I was delighted, this year, to be invited by the RHS to be part of their ‘Invisible Garden’ stand at this year’s Hampton Court Flower Show. I have exhibited with my own stand at BBC Gardeners’ World , working with many of the RHS team members, but this year I decided to have a year off due to work commitments and the immense amount of time which is required to plan, build and then be present on a show stand. It does make you appreciate all the more, what is involved in creating some of the amazing stands at Hampton this year.
This year, the RHS designed a huge stand of their own, to highlight the amazing hidden , ‘invisible’ world that is our own gardens. Through a series of microscopes and specimens, visitors were invited to interact with the stand and take a look under the bench microscopes as well as watch on the big screen, what was under the main microscope. The stand looked amazing and certainly drew in the crowds! It was not only microscopes on view; a bumble bee tank, wormery , butterflies and amazing bug hotel were also displayed…
Outside, a beautiful ‘visible’ Garden had been created, showing how you can create lots of habitats for wildlife in a relatively small space. It looked beautiful!
I ran a series of activities, making some ‘Seed Bees’. I came up with this idea when I had been making some little clay seed balls with the kids at school. We mixed compost, seeds and clay together and then tested them to see if the clay would dissolve when it rained… it did! I then played around with a few more ideas, wanting to create something that people could take away with them that got the message across that we can easily increase the pollinators in our garden by planting nectar rich plans that are attractive to them.
Charlotte, my daughter, worked with me to create a logo and a set of illustrated instructions. These would then be printed by the RHS and put in a little pack. The visitors’ Seed Bees that they had made would then be popped in the bag to be taken home to plant! I made some little transparent wings to add, that made them look really sweet!
The activity was really popular and in one session of an hour, I was making over 100 Seed Bees!! All of the instructions and free downloadable materials will be available on my website over the next week or so. It is a great activity to do with kids!
Charlotte’s Blog posts about her designs can be seen on her blog www.charlottemacrae.weebly.com
It was great to be able to have a look around the whole show ground… and especially great when you can do that before the show opens!
Two gardens were of particular interest to me; the PTES Hedgehog Street Garden and the Jordans Wildlife Garden. Although many of the gardens this year had a strong wildlife element, there 2 gardens were very much focused on this theme.
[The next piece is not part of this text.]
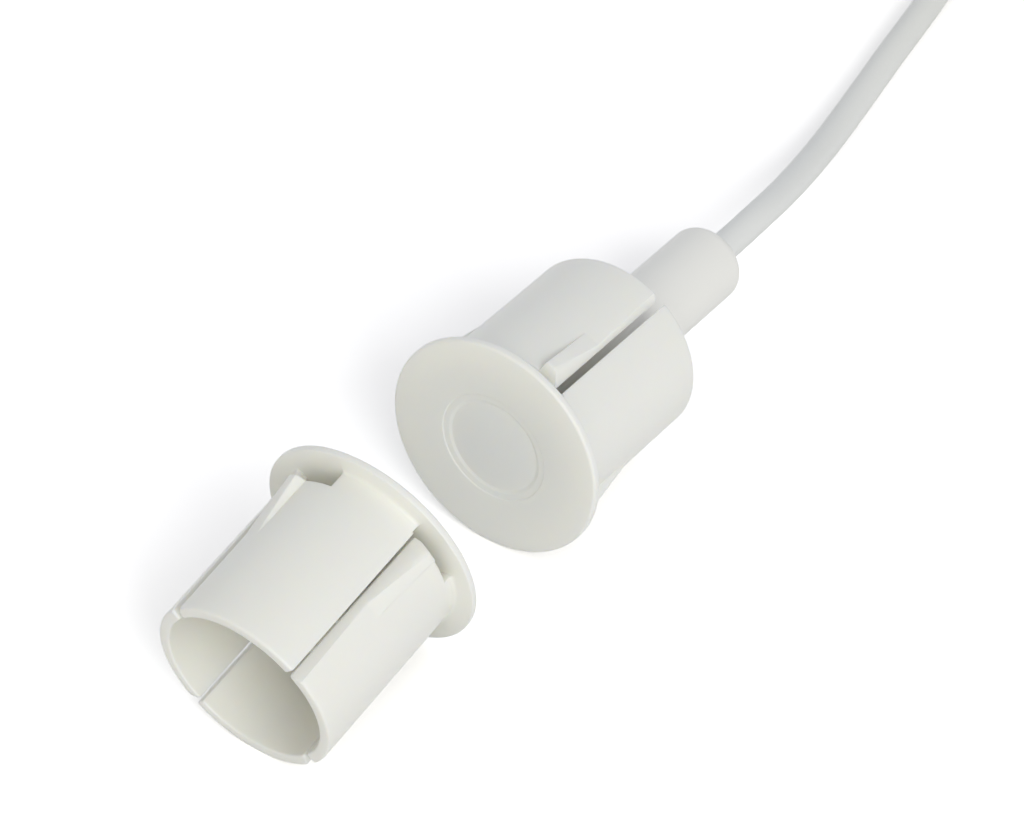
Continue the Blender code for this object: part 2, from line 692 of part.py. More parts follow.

I met Hugh Warwick ecologist and writer, with a particular fondness for hedgehogs and Jill Nelson, who is the Chief Executive of PTES to have a tour of the Gold winning garden before the show opened and I was not disappointed! The garden was actually three adjoining suburban gardens, all showing how to make your garden hedgehog friendly, whatever the style of the garden. From creating adjoining gateways to link the gardens, to feeding stations, water sources and hedgehog homes, the messages were brilliantly conveyed in 3 stunning gardens.
I absolutely loved it and congratulations for their RHS Gold award and their success in winning the People’s Choice award for best small garden!
I also visited Selina Botham on her garden designed for Jordans, as a celebration of their long-term commitment to the British countryside. The garden was based on the idea that this space can easily be a larder to both wildlife and animals. It was boasted oats, a native hedgerow with blackberries, wild strawberries and rose hips and a nut terrace, bursting with cobnuts, acorns and beechnuts. I loved the swathes of wild flowers and the unique sculptured insect homes, birdhouses and feeding stations. Two beautifully sculptured straw benches provided a lovely relaxing space to view this garden which perfectly demonstrated how gardening for wildlife does not necessarily mean overgrown grass and a mess of weeds. I also loved that several schools benefitted from this garden as lots of the plants found new homes in their school grounds!
The planting around the show was truly wonderful and very inspirational! I could not believe how many insects I saw taking advantage of all the wonderful nectar-rich planting, including lots of Small skippers which loved the lavender displays in particular. Here are a selection of the many shots I took showing some of the stunning displays…
I absolutely loved my time at Hampton! A massive thanks to all the wonderful girls and guys from the RHS in the Invisible Garden stand. I hope to return another year to be inspired again by all the amazing exhibits and stands in this stunning location!